* START MATERIAL FOR THIS TASK *
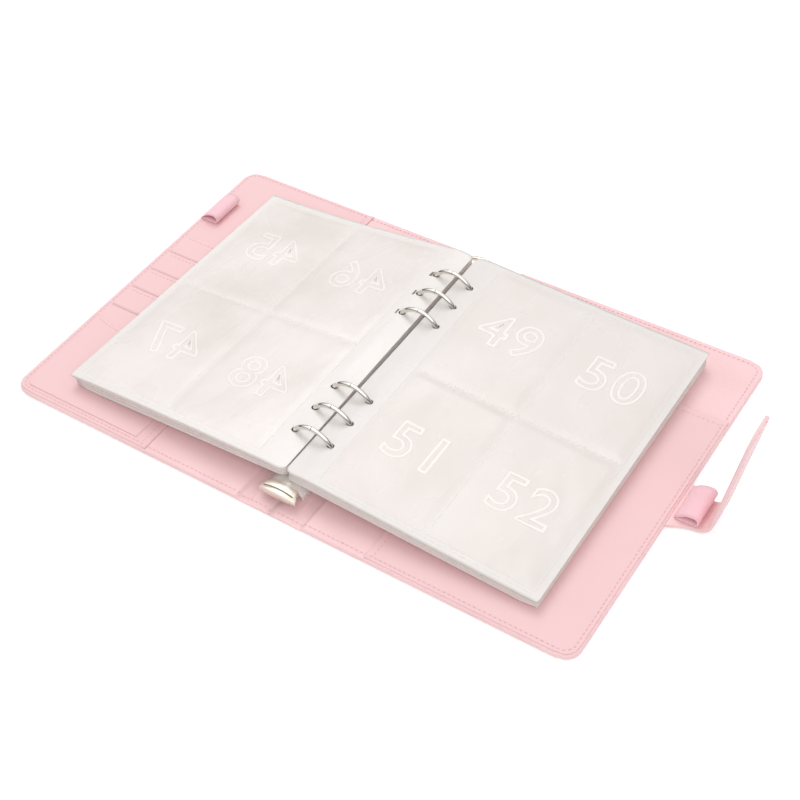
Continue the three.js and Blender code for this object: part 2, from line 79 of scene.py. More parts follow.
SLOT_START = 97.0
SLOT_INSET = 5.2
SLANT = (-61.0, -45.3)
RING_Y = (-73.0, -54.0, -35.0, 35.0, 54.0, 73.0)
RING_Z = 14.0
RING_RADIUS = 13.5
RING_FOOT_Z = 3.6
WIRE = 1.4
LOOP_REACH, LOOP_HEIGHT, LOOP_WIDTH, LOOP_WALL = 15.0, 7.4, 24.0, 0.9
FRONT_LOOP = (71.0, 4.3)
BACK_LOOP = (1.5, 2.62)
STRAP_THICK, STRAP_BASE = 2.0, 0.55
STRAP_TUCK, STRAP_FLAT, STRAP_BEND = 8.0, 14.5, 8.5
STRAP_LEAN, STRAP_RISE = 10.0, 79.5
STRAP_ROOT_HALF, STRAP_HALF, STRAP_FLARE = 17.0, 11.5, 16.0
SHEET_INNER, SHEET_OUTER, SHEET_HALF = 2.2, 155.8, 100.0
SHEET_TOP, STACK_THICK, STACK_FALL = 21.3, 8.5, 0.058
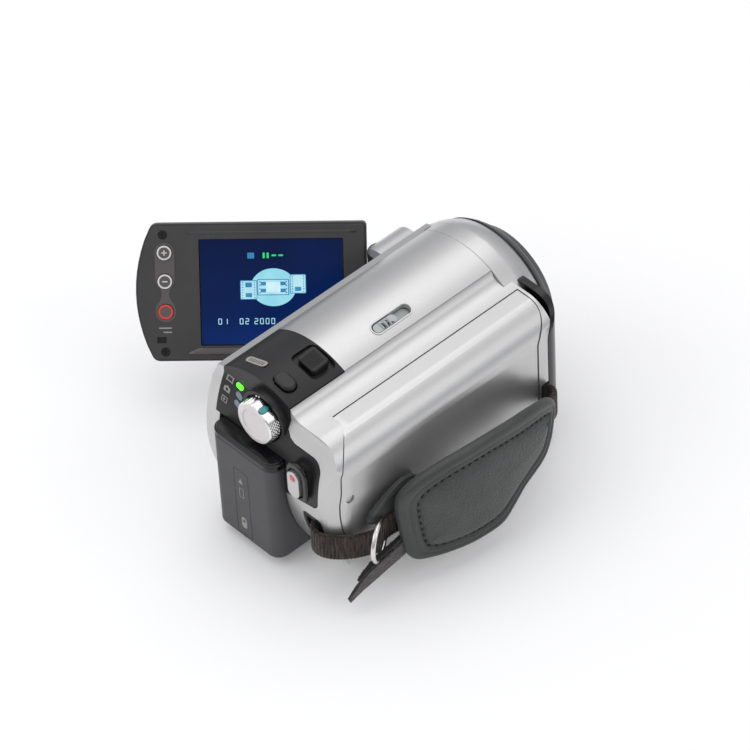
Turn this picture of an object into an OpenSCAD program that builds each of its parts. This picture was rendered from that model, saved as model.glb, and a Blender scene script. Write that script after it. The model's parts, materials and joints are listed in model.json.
* END MATERIAL FOR THIS TASK *
> PROBLEM
Restate each entry exactly, skipping none.

> THE OUTPUT
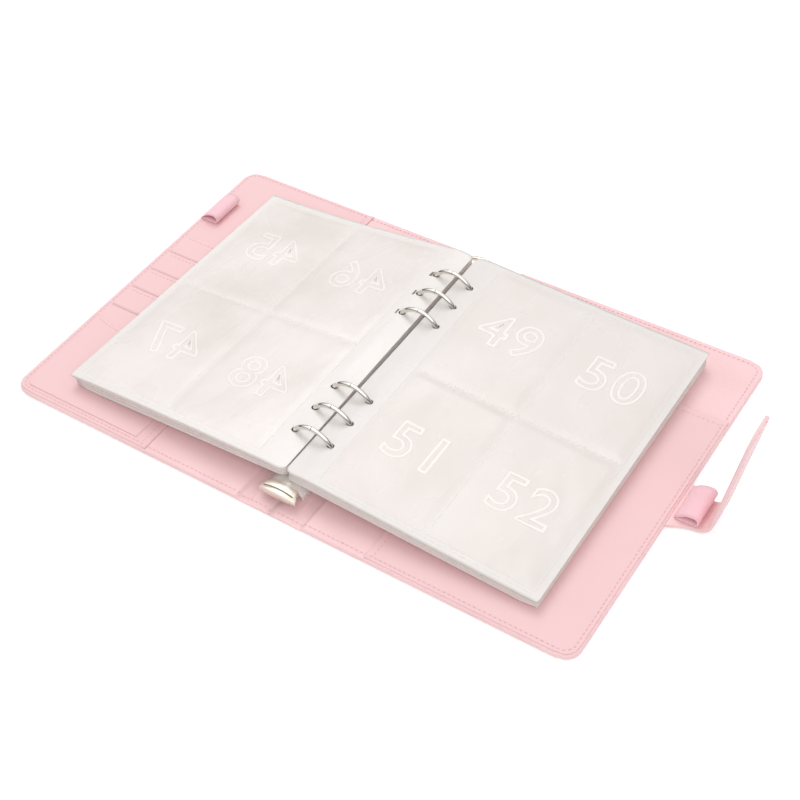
Continue the three.js and Blender code for this object: part 2, from line 79 of scene.py. More parts follow.
SLOT_START = 97.0
SLOT_INSET = 5.2
SLANT = (-61.0, -45.3)
RING_Y = (-73.0, -54.0, -35.0, 35.0, 54.0, 73.0)
RING_Z = 14.0
RING_RADIUS = 13.5
RING_FOOT_Z = 3.6
WIRE = 1.4
LOOP_REACH, LOOP_HEIGHT, LOOP_WIDTH, LOOP_WALL = 15.0, 7.4, 24.0, 0.9
FRONT_LOOP = (71.0, 4.3)
BACK_LOOP = (1.5, 2.62)
STRAP_THICK, STRAP_BASE = 2.0, 0.55
STRAP_TUCK, STRAP_FLAT, STRAP_BEND = 8.0, 14.5, 8.5
STRAP_LEAN, STRAP_RISE = 10.0, 79.5
STRAP_ROOT_HALF, STRAP_HALF, STRAP_FLARE = 17.0, 11.5, 16.0
SHEET_INNER, SHEET_OUTER, SHEET_HALF = 2.2, 155.8, 100.0
SHEET_TOP, STACK_THICK, STACK_FALL = 21.3, 8.5, 0.058
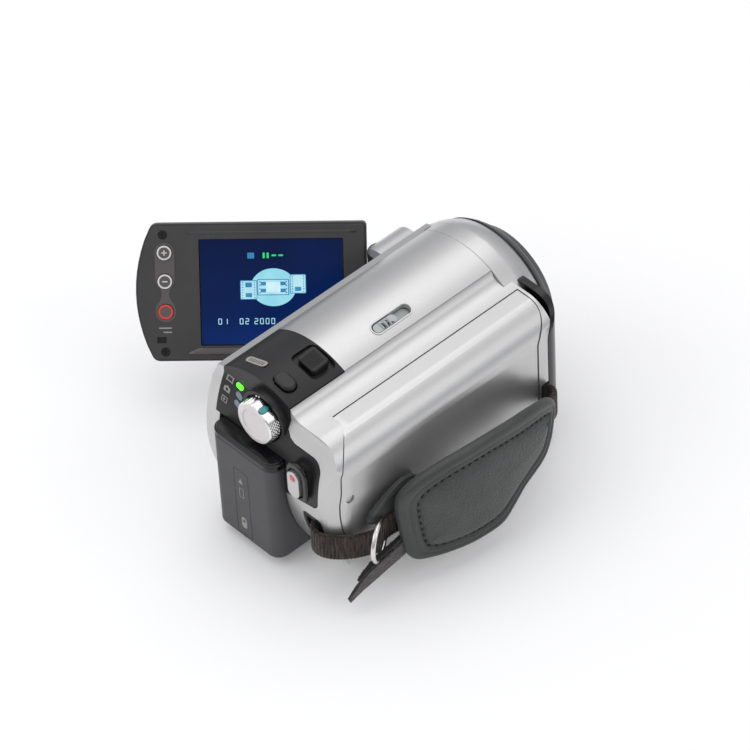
Turn this picture of an object into an OpenSCAD program that builds each of its parts. This picture was rendered from that model, saved as model.glb, and a Blender scene script. Write that script after it. The model's parts, materials and joints are listed in model.json.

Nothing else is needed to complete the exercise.